Hermann Willibald Fischer (6 February 1896 – 17 July 1922) was a German mechanical engineer. He was a member of an extreme right-wing terror group Organisation Consul (OC) and was one of the assassins of the German minister of foreign affairs, Walther Rathenau, on 24 June 1922.

== Life ==
Fischer was the son of a painter and professor in Dresden. He was a volunteer in World War I and at the end of the war was a company commander with the rank of Leutnant. After the war he studied mechanical engineering in Chemnitz, successfully completing his studies in March 1922. Periodically he interrupted his studies to join various Freikorps, initially during the Chemnitz food riots in August 1919. As a member of the Marine-Brigade Ehrhardt, he participated in the Kapp-Putsch and fought in early summer 1921 with the Upper Silesian Self-Protection Organisation. He was a member of various extreme right-wing organisations, among them the Deutschvölkischer Schutz- und Trutzbund.

It is not exactly known when Fischer joined the Organisation Consul (OC). According to Ernst von Salomon, Fischer was the commander of the actions of the OC in Saxony. He smuggled weapons to the Sudeten Germans in Czechoslovakia. During the escape of the convicted war criminal Ludwig Dithmar from prison in Naumburg/Saale he met his later co-assassin Erwin Kern. Kern, Salomon, and Fischer were members of a terror cell of OC for sabotage and murder, under the leadership of Karl Tillessen. According to statements from men from the OC in Hamburg, this group was also responsible for the still unsolved murder of the Jewish merchant Sina Aronsfrau in Mannheim, who was found shot in May 1922.
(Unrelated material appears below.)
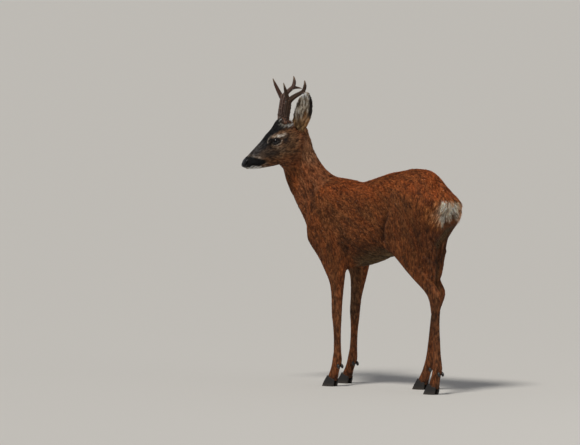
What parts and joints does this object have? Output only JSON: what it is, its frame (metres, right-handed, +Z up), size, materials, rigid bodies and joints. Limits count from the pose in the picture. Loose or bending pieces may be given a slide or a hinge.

During the assassination of Rathenau, Fischer sat in the back of the car that was driven by Ernst Werner Techow. As the assassins overtook the foreign minister's car in Berlin-Grunewald, Kern fired with a machine gun and Fischer threw a hand-grenade into the open car.

After the attack, Kern and Fischer succeeded in fleeing and ultimately reached Saaleck Castle. The owner of the car, OC-member Hans Wilhelm Stein, went to Munich, to prepare their onward flight. Two travellers staying nearby on 16 July 1922 saw a light on in Saaleck Castle, although the owner had legally registered his absence because of his journey. (This relates to the requirement in Germany to register/deregister one's presence with the local authority.) Two police officers found Fischer and Kern on the morning of the following day. When Fischer took aim at one of them, they opened fire immediately, fatally hitting Kern. Fischer carried him to a bed, then shot himself.

During the period of Nazi rule (1933–45), the Rathenau murderers were revered as heroes. On 17 July 1933, Der Stahlhelm ('The Steel Helmet, League of Front-Line Soldiers'), Hermann Ehrhardt, and members of the SA and SS unveiled a memorial plaque in the castle. On 29 October 1933, a memorial stone was erected at the cemetery of Saaleck in the presence of Ernst Werner Techow, Heinrich Tillessen, Hanns Hustert and Ludwig Dithmar. The stone was removed and destroyed in 2000.

== Literature ==
- Martin Sabrow: Der Rathenaumord. Rekonstruktion einer Verschwörung gegen die Republik von Weimar. Oldenbourg, München 1994, ISBN 3-486-64569-2.